As a non-flying pilot, my duties were monitoring the management of the flight. One of the most important aspects of this role is cross checking the actions and/or inactions of the pilot flying.
The wipers were commanded ‘on’ as requested by the captain and I could see the runway edge and approach lights reasonably well through the windshields, in between the swipes of the wiper blades. We were flying through some light continuous drizzle. At 200 feet height above threshold, the captain had clearly announced his intention to make the landing as he had visual contact with the runway. He had already disengaged the autopilot and was on manual flight. I had flown with him before and had great admiration for him as a pilot. He was doing well on this approach, on glide path and lined up with the runway.
Just about at flare height (around 50 feet), when it looked as if we were about to land, we were thrust into a close-call scenario. There was a sudden heavy downpour of rain. It felt as though someone out there had thrown buckets of water at our four front windscreens. The downpour was so heavy that the wipers seemed useless. We both totally lost total visual reference at this crucial phase of landing. The captain instantly reacted by advancing the four thrust levers. I was totally taken by surprise. Nevertheless, the go-around had been initiated so decisively and instinctively that I quickly settled down, feeling confident that it was the right thing to do.
I heard the call for flaps retraction, responded to his command and selected the flap lever to the next ‘gate’ setting. Then, as we waited for the all-important positive rate of climb to raise the gears, a firm ‘thud’ was heard. The aircraft had landed! This was another bombshell thrown at us. Usually, a missed approach does not include a touchdown! We had all felt the contact—the aircraft had definitely touched down.
A few moments later, the altimeter showed a positive climb and, more than a little shaken, I managed to clear my throat, call out ‘positive climb,’ and select the gear lever up, in response to the captain’s command. Was I glad I had not hastily raised the gear!
After a call to notify ATC of the go-around, we were radar vectored to a suitable heading for another approach. Once the airplane had settled on that heading, my thoughts turned back to the inadvertent touchdown. Had we actually touched down on the runway? I remembered there had been some wind reported by the tower. Had we unknowingly veered off and touched the edge of the runway? Did our tail hit the runway on the go-around?
While contemplating this grim possibility, the tower called for a heading change. I nearly missed that call. There was an uncomfortable silence in the cockpit. The captain was probably wondering whether he had carried out the manoeuvre correctly and whether the aircraft had incurred any damage.
It is easy to perform a go-around in visual conditions, but quite another thing when you are severely constrained to mere instruments. The flight engineer was likewise busy following through with the thrust settings, providing the necessary checklist, directing his attention to his instrument panel, checking pressurisation etc. and making preparations for the new approach.

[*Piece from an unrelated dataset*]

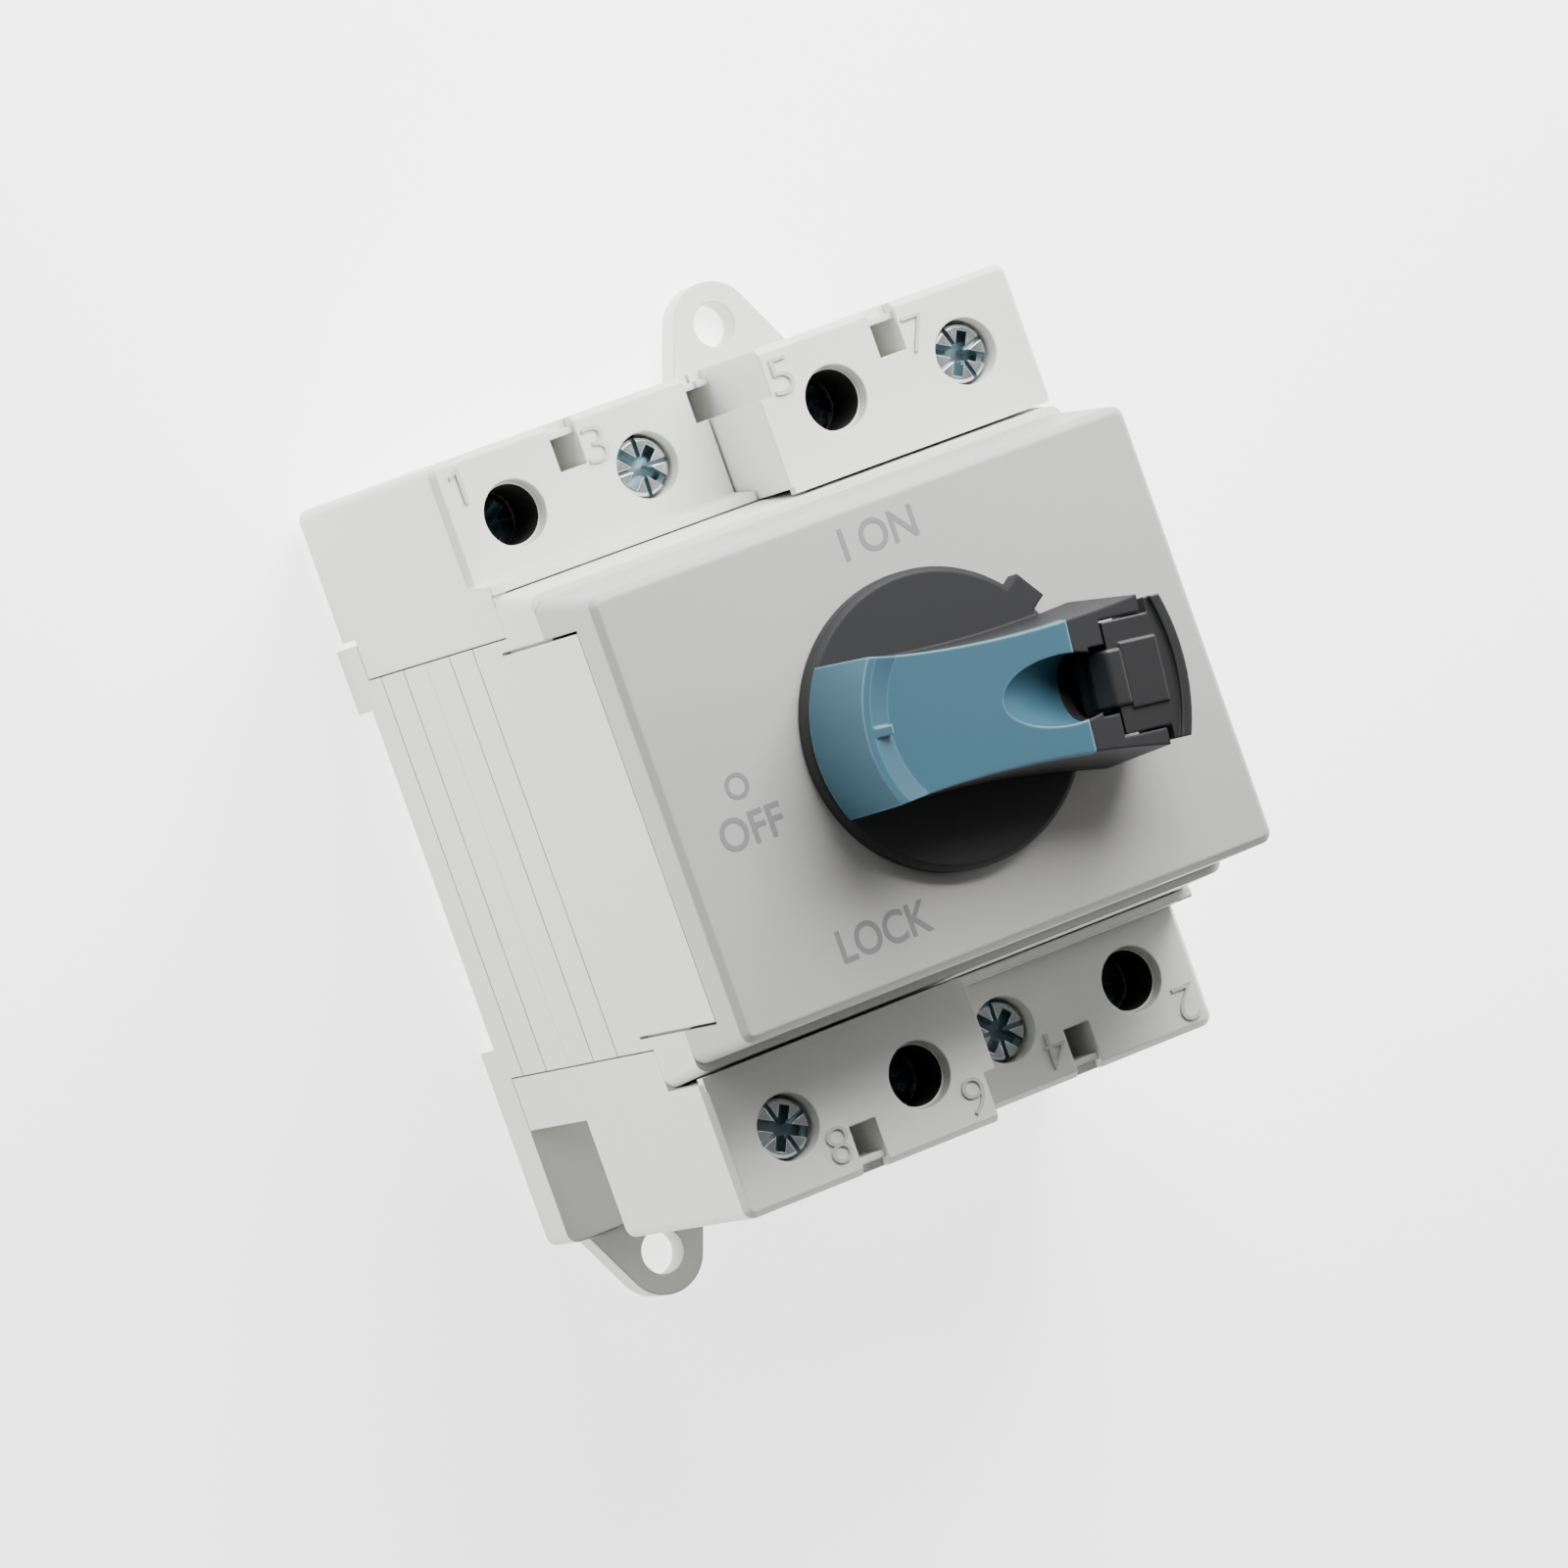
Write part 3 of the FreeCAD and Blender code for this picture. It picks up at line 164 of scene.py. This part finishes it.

Today’s method of aborting landings if a missed approach is required following a manual instrument approach or visual approach, is to push the TO/GA (take-off or go-around) switch, call for flaps 20, ensure/set go-around thrust, and rotate smoothly toward 15° pitch attitude. Then you follow the flight director’s commands and retract the landing gear after a positive rate of climb is indicated on the altimeter.
On take off, normal rotation to 15° nose-up is mainly achieved by the pilot’s effort on the yoke, through the elevators. During a go-around, however, when the thrust goes through a large regime of change from approach setting to go-around, the aircraft tends to nose-up on its own. Hence, the captain’s concern was justified. Was the rate of rotation too fast? Had he mindfully monitored any nose-up tendency amidst the clamour of things happening in that short span of time? He had also lacked the considerable advantage of visual references.
Similar to a B747-400, during a typical automatic go-around initiated above 100 feet, approximately 40 feet of altitude is lost. At threshold height, the timing for flap retraction becomes important. In order not to aggravate the altitude loss, delaying flap retraction can be beneficial.
Go-around procedure on finals, at say 500 feet above threshold height, can be said to be quite routine and does not require much thought execution. However, when potential ground contact becomes a factor, the procedure requires a higher level of accuracy.
The crucial concern in this case is to avoid a tail strike. Too fast a rotation to 15° nose-up could cause a tail strike. On more modern aircraft, such as the Boeing 777, a tailskid device sensor installed at the tail section warns the pilot (via the EICAS) of the risk of a tail strike.
On the ground later, the captain, flight engineer and I all had to satisfy our curiosity, in spite of the continuing drizzle. Much to our relief, the tail section of our B707 was unscathed and the tyres were soaking wet but undamaged.